Unveiling spectral purity and tunability of terahertz quantum cascade laser sources based on intra-cavity difference frequency generation

TL;DR

This paper characterizes the spectral purity and tunability of room-temperature terahertz quantum cascade lasers based on intra-cavity difference frequency generation, demonstrating their suitability for high-precision applications.

Contribution

First measurement of linewidth, tuning, and absolute frequency of THz DFG-QCLs using a terahertz frequency comb synthesizer, revealing their potential for metrological and spectroscopic uses.

Findings

Emission linewidth of 400 kHz at 1 ms integration

Precise measurement of frequency tuning characteristics

Absolute frequency uncertainty of 4 x 10^-10

Abstract

Terahertz sources based on intra-cavity difference-frequency generation in mid-infrared quantum cascade lasers (THz DFG-QCLs) have recently emerged as the first monolithic electrically-pumped semiconductor sources capable of operating at room-temperature (RT) across the 1-6 THz range. Despite tremendous progress in power output, that now exceeds 1mW in pulsed and 10 {\mu}W in continuous-wave regime at room-temperature, knowledge of the major figure of merits of these devices for high precision spectroscopy, such as spectral purity and absolute frequency tunability, is still lacking.

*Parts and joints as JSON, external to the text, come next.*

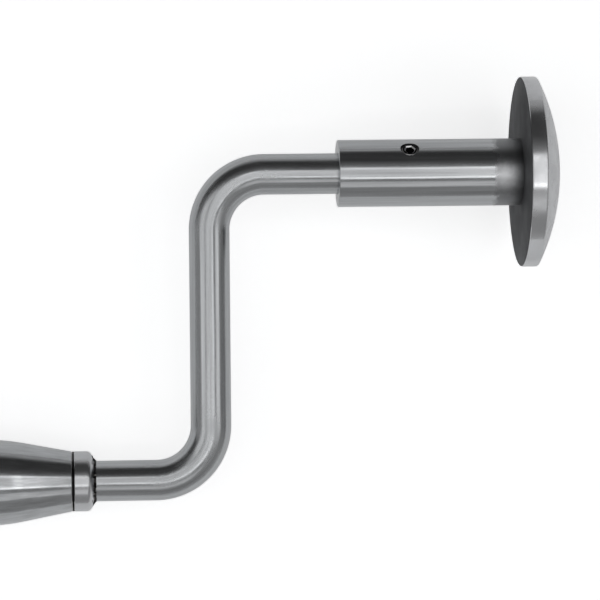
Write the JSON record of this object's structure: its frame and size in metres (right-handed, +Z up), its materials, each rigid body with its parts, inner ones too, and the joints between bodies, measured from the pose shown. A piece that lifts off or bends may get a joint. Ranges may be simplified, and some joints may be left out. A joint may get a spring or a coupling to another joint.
{
  "type": "surgical hand drill",
  "caption": "Steel crank brace for drilling bone by hand: domed palm head that swivels on a bent bar, barrel grip that spins on the crank, and a ball lock chuck with a sliding release collar.",
  "frame": {"origin": "centre of the chuck's mouth, on the drilling axis and in the plane of the chuck's front face", "axes": "+X along the drilling axis from the chuck to the palm head, -Y from the drilling axis to the grip, +Z up, square to the plane of the crank"},
  "size_m": [0.3142, 0.1092, 0.0468],
  "materials": {
    "bar_steel": "bent stainless bar, polished lengthways",
    "polished_steel": "stainless tube, polished lengthways, duller next to the disc",
    "turned_steel": "turned stainless, fine rings round the axis",
    "grip_steel": "turned and polished stainless",
    "collar_steel": "turned and polished stainless",
    "chuck_steel": "turned stainless",
    "knurled_steel": "turned stainless with a knurled band",
    "hardened_steel": "hardened and ground tool steel",
    "bearing_steel": "bearing balls, mirror polished",
    "spring_steel": "drawn spring wire",
    "ring_steel": "stamped spring steel",
    "black_screw": "black oxide on steel",
    "bronze": "sintered bronze",
    "black_washer": "black acetal, moulded"
  },
  "bodies": {
    "crank": {"crank_bar": "bar_steel", "grip_washer_head_side": "black_washer", "grip_washer_chuck_side": "black_washer", "grip_collar_head_side": "collar_steel", "grip_collar_chuck_side": "collar_steel", "chuck_body": "chuck_steel", "driver_insert": "hardened_steel", "chuck_pin": "hardened_steel", "retaining_ring": "ring_steel", "collar_spring": "spring_steel"},
    "head": {"palm_disc": "turned_steel", "head_sleeve": "polished_steel", "sleeve_bush_open_end": "bronze", "sleeve_bush_disc_end": "bronze", "retaining_screw": "black_screw", "thrust_ball": "bearing_steel", "thrust_cup": "hardened_steel"},
    "grip": {"grip_barrel": "grip_steel", "grip_bush_head_side": "bronze", "grip_bush_chuck_side": "bronze"},
    "release": {"release_collar": "knurled_steel"},
    "ball_1": {"locking_ball_1": "bearing_steel"},
    "ball_2": {"locking_ball_2": "bearing_steel"},
    "ball_3": {"locking_ball_3": "bearing_steel"}
  },
  "joints": [
    {"name": "head_swivel", "type": "hinge", "parent": "crank", "child": "head", "pos_m": [0.28, 0, 0], "axis": [1, 0, 0], "continuous": true},
    {"name": "grip_spin", "type": "hinge", "parent": "crank", "child": "grip", "pos_m": [0.156, -0.075, 0], "axis": [1, 0, 0], "continuous": true},
    {"name": "collar_slide", "type": "slide", "parent": "crank", "child": "release", "axis": [1, 0, 0], "range_m": [0, 0.005], "stiffness_N_per_m": 900, "springref_m": -0.008, "deforming": ["collar_spring"]},
    {"name": "ball_1_lift", "type": "slide", "parent": "crank", "child": "ball_1", "axis": [0, 0, 1], "range_m": [0, 0.001]},
    {"name": "ball_2_lift", "type": "slide", "parent": "crank", "child": "ball_2", "axis": [0, -0.866, -0.5], "range_m": [0, 0.001]},
    {"name": "ball_3_lift", "type": "slide", "parent": "crank", "child": "ball_3", "axis": [0, 0.866, -0.5], "range_m": [0, 0.001]}
  ],
  "couplings": [
    {"joint": "ball_1_lift", "follows": "collar_slide", "ratio": 0.2},
    {"joint": "ball_2_lift", "follows": "collar_slide", "ratio": 0.2},
    {"joint": "ball_3_lift", "follows": "collar_slide", "ratio": 0.2}
  ]
}
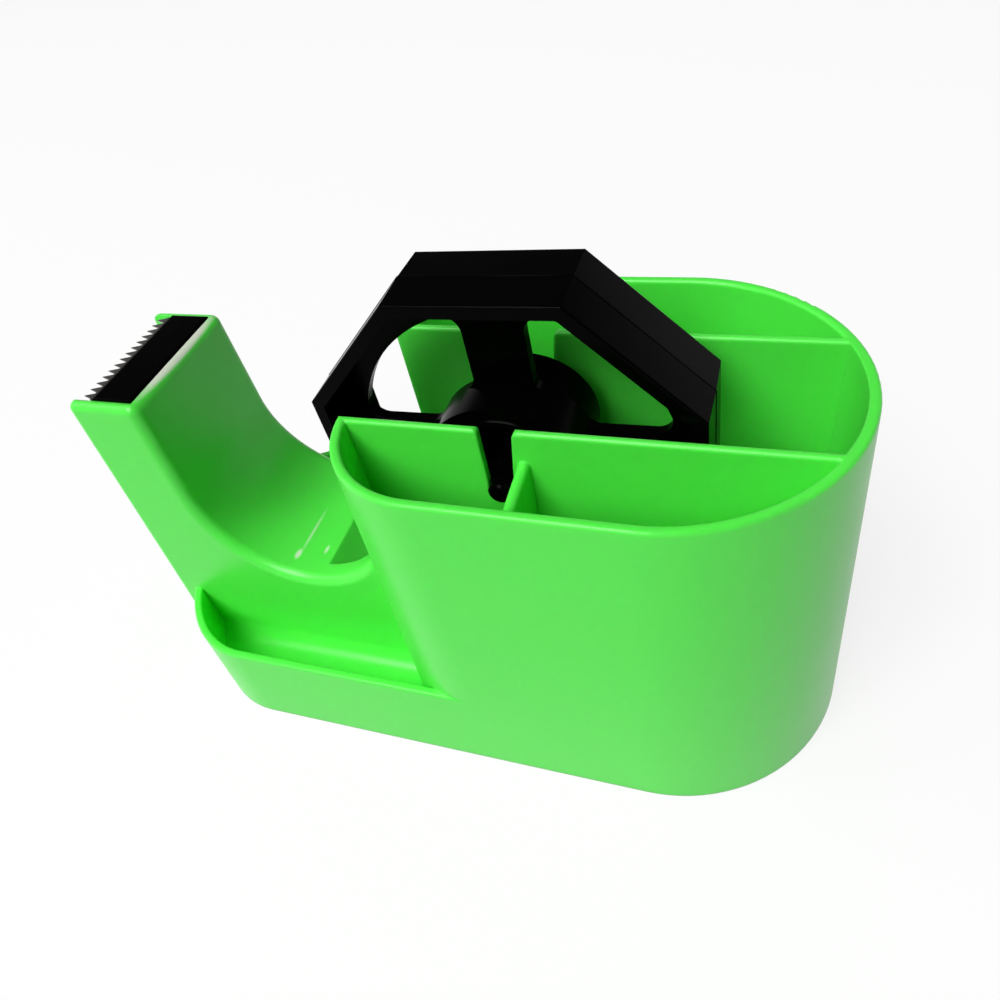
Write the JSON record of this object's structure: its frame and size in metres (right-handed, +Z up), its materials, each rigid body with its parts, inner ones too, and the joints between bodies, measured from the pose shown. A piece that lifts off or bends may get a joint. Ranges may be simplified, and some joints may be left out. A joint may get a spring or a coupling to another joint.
{
  "type": "desktop tape dispenser with pen cups and clip trays",
  "caption": "Weighted desk tape dispenser with a saw-tooth cutter, a lift-out reel and a divided pen cup and clip tray on each side.",
  "frame": {"origin": "on the ground, midway along and across the body", "axes": "+X along the length away from the nose and its cutter, +Y across towards the rear cup, +Z up"},
  "size_m": [0.1526, 0.07, 0.1005],
  "materials": {
    "green_gloss_plastic": "gloss",
    "black_gloss_plastic": "gloss",
    "black_matte_plastic": "fine texture",
    "steel_blade": "stamped",
    "cast_iron_weight": "as cast",
    "black_rubber": "matte"
  },
  "bodies": {
    "body": {"body_shell": "green_gloss_plastic", "base_plate": "black_matte_plastic", "nose_weight": "cast_iron_weight", "cutter_insert": "black_gloss_plastic", "cutter_blade": "steel_blade", "foot_pad_1": "black_rubber", "foot_pad_2": "black_rubber", "foot_pad_3": "black_rubber", "foot_pad_4": "black_rubber"},
    "axle": {"axle_pin": "black_gloss_plastic"},
    "reel": {"core_spool": "black_gloss_plastic", "tape_drum": "black_gloss_plastic"}
  },
  "joints": [
    {"name": "axle_lift", "type": "slide", "parent": "body", "child": "axle", "axis": [0, 0, 1], "range_m": [0, 0.055]},
    {"name": "reel_spin", "type": "hinge", "parent": "axle", "child": "reel", "pos_m": [0.0151, 0, 0.0655], "axis": [0, 1, 0], "continuous": true}
  ]
}
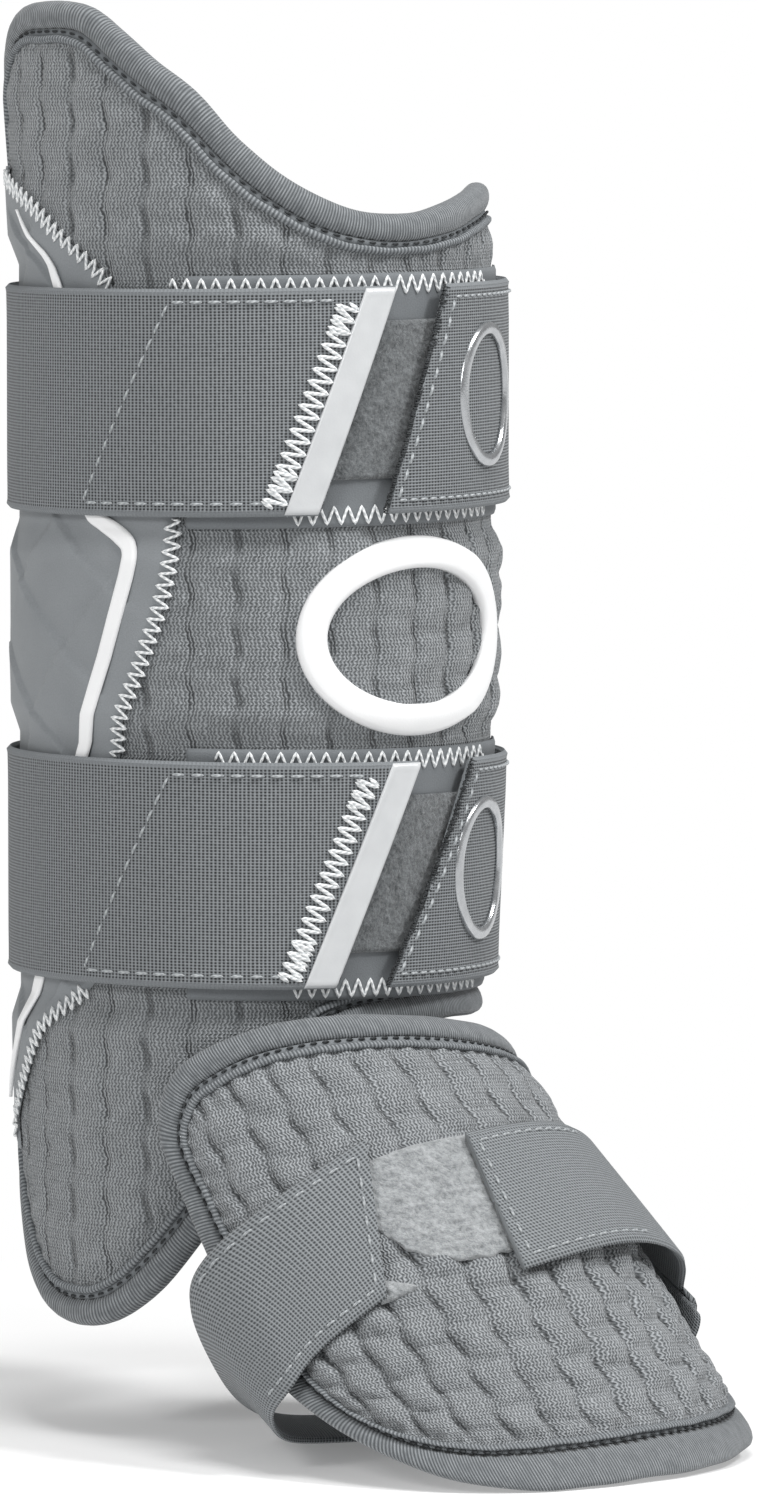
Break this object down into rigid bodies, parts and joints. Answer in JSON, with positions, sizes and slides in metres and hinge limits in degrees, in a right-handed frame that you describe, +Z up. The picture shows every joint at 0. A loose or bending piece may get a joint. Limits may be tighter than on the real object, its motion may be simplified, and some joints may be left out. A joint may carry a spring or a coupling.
{
  "type": "batter's leg guard",
  "caption": "Padded shin shell with a raised outer knee wing, a moulded side plate, wrap straps on front loop panels, and a padded instep flap held by a strap under the arch.",
  "frame": {"origin": "on the leg's axis in the middle of the shin hollow, 230 mm above the ground that the sole stands on", "axes": "+Z up along the leg, -Y towards the toes, -X to the outer side of the leg, where the side plate is"},
  "size_m": [0.1511, 0.2363, 0.3945],
  "materials": {
    "knit": "grey quilted knit over foam",
    "binding_knit": "ribbed knit edge tape",
    "webbing": "woven elastic webbing",
    "loop_pile": "brushed dark loop pile",
    "pale_loop_pile": "brushed pale grey loop pile",
    "moulded_plate": "heat-moulded smooth grey shell fabric",
    "white_film": "white raised film",
    "silver_film": "satin silver film"
  },
  "bodies": {
    "root": {"shin_pad": "knit", "shin_binding": "binding_knit", "side_plate": "moulded_plate", "side_plate_trim": "white_film", "upper_loop_panel": "webbing", "upper_loop_pile": "loop_pile", "upper_strap": "webbing", "upper_strap_tab": "silver_film", "upper_strap_badge": "silver_film", "lower_loop_panel": "webbing", "lower_loop_pile": "loop_pile", "lower_strap": "webbing", "lower_strap_tab": "silver_film", "lower_strap_badge": "silver_film", "front_badge": "white_film", "foot_pad": "knit", "foot_binding": "binding_knit", "foot_loop_patch": "pale_loop_pile", "foot_strap": "webbing", "ankle_tongue": "webbing"}
  },
  "joints": []
}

Here, by exploiting a metrological grade system comprising a terahertz frequency comb synthesizer, we measure, for the first time, the free-running emission linewidth (LW), the tuning characteristics, and the absolute frequency of individual emission lines of these sources with an uncertainty of 4 x 10-10. The unveiled emission LW (400 kHz at 1ms integration time) indicates that DFG-QCLs are well suited to operate as local oscillators and to be used for a variety of metrological, spectroscopic, communication, and imaging applications requiring narrow-linewidth THz sources.